EXERCISE DETAILS: Print the entire listing. Each line must match the original exactly.

---------- EXTRACTED DATA ----------

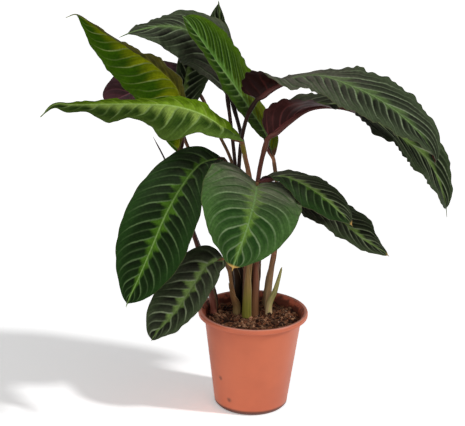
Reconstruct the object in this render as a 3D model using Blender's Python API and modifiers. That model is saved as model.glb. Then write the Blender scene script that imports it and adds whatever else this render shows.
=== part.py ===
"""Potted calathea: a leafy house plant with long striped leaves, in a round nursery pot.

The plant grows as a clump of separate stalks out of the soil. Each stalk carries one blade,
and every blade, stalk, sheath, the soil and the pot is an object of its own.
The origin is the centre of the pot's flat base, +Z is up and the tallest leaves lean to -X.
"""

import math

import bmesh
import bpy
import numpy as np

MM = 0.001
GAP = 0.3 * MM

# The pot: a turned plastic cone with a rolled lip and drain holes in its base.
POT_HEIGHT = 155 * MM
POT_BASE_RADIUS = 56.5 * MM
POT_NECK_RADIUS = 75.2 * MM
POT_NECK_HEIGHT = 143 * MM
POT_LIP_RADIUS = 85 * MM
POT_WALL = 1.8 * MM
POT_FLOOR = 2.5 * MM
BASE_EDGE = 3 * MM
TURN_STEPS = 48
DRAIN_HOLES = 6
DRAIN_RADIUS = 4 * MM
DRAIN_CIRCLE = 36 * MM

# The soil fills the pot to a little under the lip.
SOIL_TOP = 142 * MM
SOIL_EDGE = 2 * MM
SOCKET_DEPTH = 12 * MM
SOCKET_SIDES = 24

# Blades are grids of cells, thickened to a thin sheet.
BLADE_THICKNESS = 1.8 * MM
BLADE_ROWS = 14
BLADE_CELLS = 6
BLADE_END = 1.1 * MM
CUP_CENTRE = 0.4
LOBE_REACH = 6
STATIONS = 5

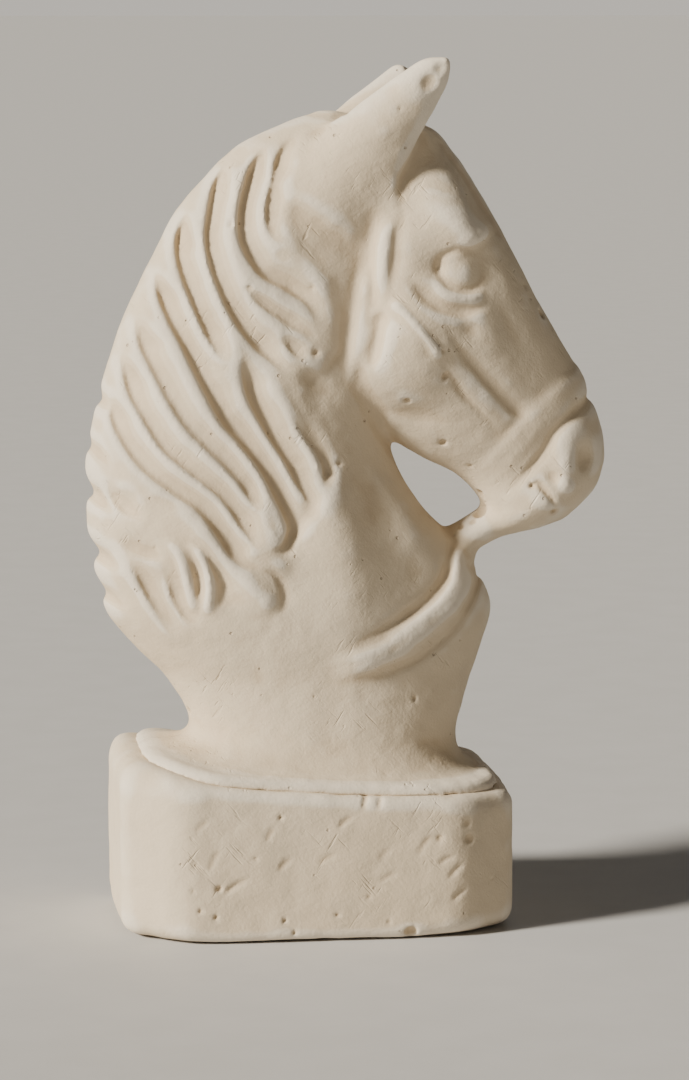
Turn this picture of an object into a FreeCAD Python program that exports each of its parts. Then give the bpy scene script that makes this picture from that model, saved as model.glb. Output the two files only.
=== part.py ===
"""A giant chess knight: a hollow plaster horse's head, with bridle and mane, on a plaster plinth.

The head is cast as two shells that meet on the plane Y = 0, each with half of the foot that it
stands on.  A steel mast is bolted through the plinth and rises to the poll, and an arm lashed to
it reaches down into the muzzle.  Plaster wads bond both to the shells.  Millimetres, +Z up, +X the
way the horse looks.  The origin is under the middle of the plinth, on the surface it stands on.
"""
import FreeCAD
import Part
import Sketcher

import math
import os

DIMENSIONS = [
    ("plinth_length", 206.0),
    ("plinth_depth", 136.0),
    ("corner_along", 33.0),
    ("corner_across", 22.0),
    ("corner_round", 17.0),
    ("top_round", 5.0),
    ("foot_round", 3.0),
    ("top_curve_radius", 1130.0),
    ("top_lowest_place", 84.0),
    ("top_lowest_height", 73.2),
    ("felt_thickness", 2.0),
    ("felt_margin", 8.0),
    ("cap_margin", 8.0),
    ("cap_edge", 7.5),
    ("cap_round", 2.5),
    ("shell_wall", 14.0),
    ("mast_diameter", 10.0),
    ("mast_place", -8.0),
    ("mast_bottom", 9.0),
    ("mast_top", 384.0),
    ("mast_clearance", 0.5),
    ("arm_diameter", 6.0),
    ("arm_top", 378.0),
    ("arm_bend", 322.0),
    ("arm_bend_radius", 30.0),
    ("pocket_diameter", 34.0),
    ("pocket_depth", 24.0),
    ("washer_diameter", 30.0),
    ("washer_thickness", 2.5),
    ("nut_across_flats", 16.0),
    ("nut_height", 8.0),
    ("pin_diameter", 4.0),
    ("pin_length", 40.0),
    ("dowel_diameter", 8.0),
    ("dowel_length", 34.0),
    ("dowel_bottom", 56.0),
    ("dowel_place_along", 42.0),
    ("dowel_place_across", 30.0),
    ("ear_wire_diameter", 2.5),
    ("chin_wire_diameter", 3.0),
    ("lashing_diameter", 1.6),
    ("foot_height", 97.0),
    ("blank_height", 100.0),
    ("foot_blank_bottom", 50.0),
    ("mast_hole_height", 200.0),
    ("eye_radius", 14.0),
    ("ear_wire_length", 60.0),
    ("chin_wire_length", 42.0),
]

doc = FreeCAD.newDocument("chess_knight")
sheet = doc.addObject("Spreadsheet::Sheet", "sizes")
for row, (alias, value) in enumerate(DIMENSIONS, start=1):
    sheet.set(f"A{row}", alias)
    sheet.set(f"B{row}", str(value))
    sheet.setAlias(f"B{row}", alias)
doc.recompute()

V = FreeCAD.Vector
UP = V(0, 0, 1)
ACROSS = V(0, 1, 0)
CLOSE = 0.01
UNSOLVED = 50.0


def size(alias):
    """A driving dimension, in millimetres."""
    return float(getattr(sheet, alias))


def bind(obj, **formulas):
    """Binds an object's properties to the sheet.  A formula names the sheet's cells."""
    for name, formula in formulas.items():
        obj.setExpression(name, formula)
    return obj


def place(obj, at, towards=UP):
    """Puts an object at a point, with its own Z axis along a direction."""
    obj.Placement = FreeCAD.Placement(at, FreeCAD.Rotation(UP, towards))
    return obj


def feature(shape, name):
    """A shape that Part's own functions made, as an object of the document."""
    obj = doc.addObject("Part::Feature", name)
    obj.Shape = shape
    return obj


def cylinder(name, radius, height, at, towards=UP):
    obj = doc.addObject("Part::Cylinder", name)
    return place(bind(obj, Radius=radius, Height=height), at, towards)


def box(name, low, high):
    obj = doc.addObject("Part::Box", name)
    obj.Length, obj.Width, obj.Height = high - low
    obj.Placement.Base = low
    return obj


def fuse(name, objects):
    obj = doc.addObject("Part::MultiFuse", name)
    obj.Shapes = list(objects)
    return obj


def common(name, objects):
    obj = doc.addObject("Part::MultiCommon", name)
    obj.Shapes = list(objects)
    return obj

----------

FULL SOLUTION:
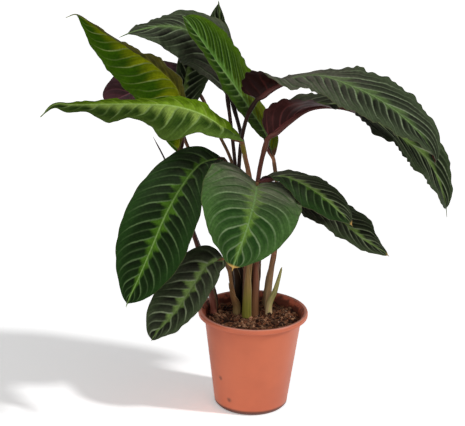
Reconstruct the object in this render as a 3D model using Blender's Python API and modifiers. That model is saved as model.glb. Then write the Blender scene script that imports it and adds whatever else this render shows.
=== part.py ===
"""Potted calathea: a leafy house plant with long striped leaves, in a round nursery pot.

The plant grows as a clump of separate stalks out of the soil. Each stalk carries one blade,
and every blade, stalk, sheath, the soil and the pot is an object of its own.
The origin is the centre of the pot's flat base, +Z is up and the tallest leaves lean to -X.
"""

import math

import bmesh
import bpy
import numpy as np

MM = 0.001
GAP = 0.3 * MM

# The pot: a turned plastic cone with a rolled lip and drain holes in its base.
POT_HEIGHT = 155 * MM
POT_BASE_RADIUS = 56.5 * MM
POT_NECK_RADIUS = 75.2 * MM
POT_NECK_HEIGHT = 143 * MM
POT_LIP_RADIUS = 85 * MM
POT_WALL = 1.8 * MM
POT_FLOOR = 2.5 * MM
BASE_EDGE = 3 * MM
TURN_STEPS = 48
DRAIN_HOLES = 6
DRAIN_RADIUS = 4 * MM
DRAIN_CIRCLE = 36 * MM

# The soil fills the pot to a little under the lip.
SOIL_TOP = 142 * MM
SOIL_EDGE = 2 * MM
SOCKET_DEPTH = 12 * MM
SOCKET_SIDES = 24

# Blades are grids of cells, thickened to a thin sheet.
BLADE_THICKNESS = 1.8 * MM
BLADE_ROWS = 14
BLADE_CELLS = 6
BLADE_END = 1.1 * MM
CUP_CENTRE = 0.4
LOBE_REACH = 6
STATIONS = 5

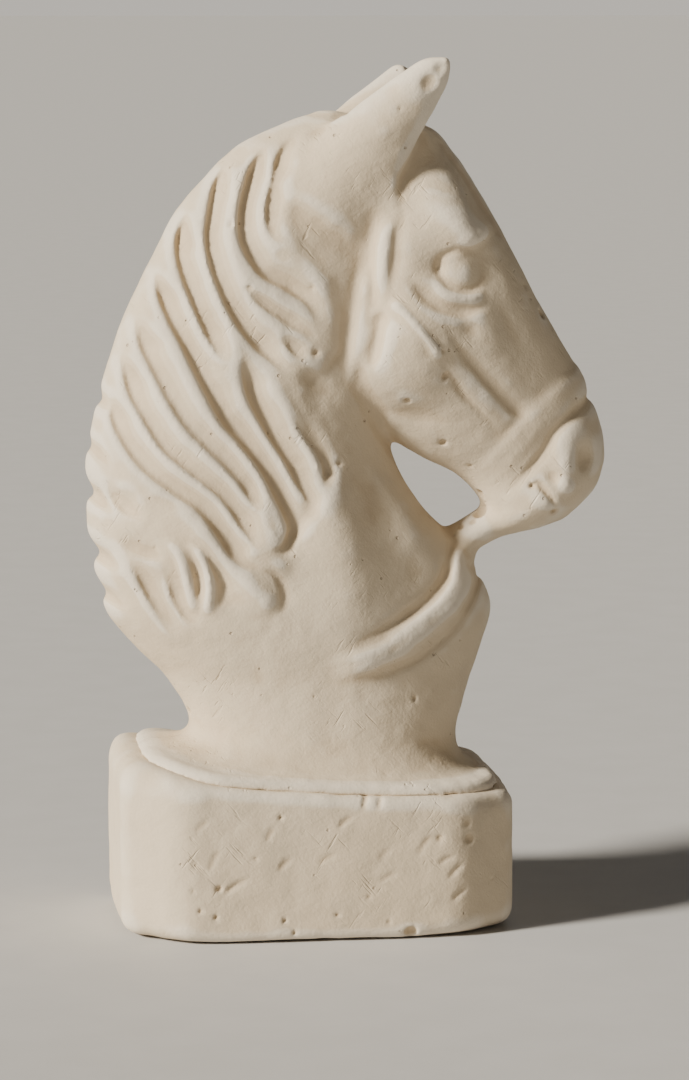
Turn this picture of an object into a FreeCAD Python program that exports each of its parts. Then give the bpy scene script that makes this picture from that model, saved as model.glb. Output the two files only.
=== part.py ===
"""A giant chess knight: a hollow plaster horse's head, with bridle and mane, on a plaster plinth.

The head is cast as two shells that meet on the plane Y = 0, each with half of the foot that it
stands on.  A steel mast is bolted through the plinth and rises to the poll, and an arm lashed to
it reaches down into the muzzle.  Plaster wads bond both to the shells.  Millimetres, +Z up, +X the
way the horse looks.  The origin is under the middle of the plinth, on the surface it stands on.
"""
import FreeCAD
import Part
import Sketcher

import math
import os

DIMENSIONS = [
    ("plinth_length", 206.0),
    ("plinth_depth", 136.0),
    ("corner_along", 33.0),
    ("corner_across", 22.0),
    ("corner_round", 17.0),
    ("top_round", 5.0),
    ("foot_round", 3.0),
    ("top_curve_radius", 1130.0),
    ("top_lowest_place", 84.0),
    ("top_lowest_height", 73.2),
    ("felt_thickness", 2.0),
    ("felt_margin", 8.0),
    ("cap_margin", 8.0),
    ("cap_edge", 7.5),
    ("cap_round", 2.5),
    ("shell_wall", 14.0),
    ("mast_diameter", 10.0),
    ("mast_place", -8.0),
    ("mast_bottom", 9.0),
    ("mast_top", 384.0),
    ("mast_clearance", 0.5),
    ("arm_diameter", 6.0),
    ("arm_top", 378.0),
    ("arm_bend", 322.0),
    ("arm_bend_radius", 30.0),
    ("pocket_diameter", 34.0),
    ("pocket_depth", 24.0),
    ("washer_diameter", 30.0),
    ("washer_thickness", 2.5),
    ("nut_across_flats", 16.0),
    ("nut_height", 8.0),
    ("pin_diameter", 4.0),
    ("pin_length", 40.0),
    ("dowel_diameter", 8.0),
    ("dowel_length", 34.0),
    ("dowel_bottom", 56.0),
    ("dowel_place_along", 42.0),
    ("dowel_place_across", 30.0),
    ("ear_wire_diameter", 2.5),
    ("chin_wire_diameter", 3.0),
    ("lashing_diameter", 1.6),
    ("foot_height", 97.0),
    ("blank_height", 100.0),
    ("foot_blank_bottom", 50.0),
    ("mast_hole_height", 200.0),
    ("eye_radius", 14.0),
    ("ear_wire_length", 60.0),
    ("chin_wire_length", 42.0),
]

doc = FreeCAD.newDocument("chess_knight")
sheet = doc.addObject("Spreadsheet::Sheet", "sizes")
for row, (alias, value) in enumerate(DIMENSIONS, start=1):
    sheet.set(f"A{row}", alias)
    sheet.set(f"B{row}", str(value))
    sheet.setAlias(f"B{row}", alias)
doc.recompute()

V = FreeCAD.Vector
UP = V(0, 0, 1)
ACROSS = V(0, 1, 0)
CLOSE = 0.01
UNSOLVED = 50.0


def size(alias):
    """A driving dimension, in millimetres."""
    return float(getattr(sheet, alias))


def bind(obj, **formulas):
    """Binds an object's properties to the sheet.  A formula names the sheet's cells."""
    for name, formula in formulas.items():
        obj.setExpression(name, formula)
    return obj


def place(obj, at, towards=UP):
    """Puts an object at a point, with its own Z axis along a direction."""
    obj.Placement = FreeCAD.Placement(at, FreeCAD.Rotation(UP, towards))
    return obj


def feature(shape, name):
    """A shape that Part's own functions made, as an object of the document."""
    obj = doc.addObject("Part::Feature", name)
    obj.Shape = shape
    return obj


def cylinder(name, radius, height, at, towards=UP):
    obj = doc.addObject("Part::Cylinder", name)
    return place(bind(obj, Radius=radius, Height=height), at, towards)


def box(name, low, high):
    obj = doc.addObject("Part::Box", name)
    obj.Length, obj.Width, obj.Height = high - low
    obj.Placement.Base = low
    return obj


def fuse(name, objects):
    obj = doc.addObject("Part::MultiFuse", name)
    obj.Shapes = list(objects)
    return obj


def common(name, objects):
    obj = doc.addObject("Part::MultiCommon", name)
    obj.Shapes = list(objects)
    return obj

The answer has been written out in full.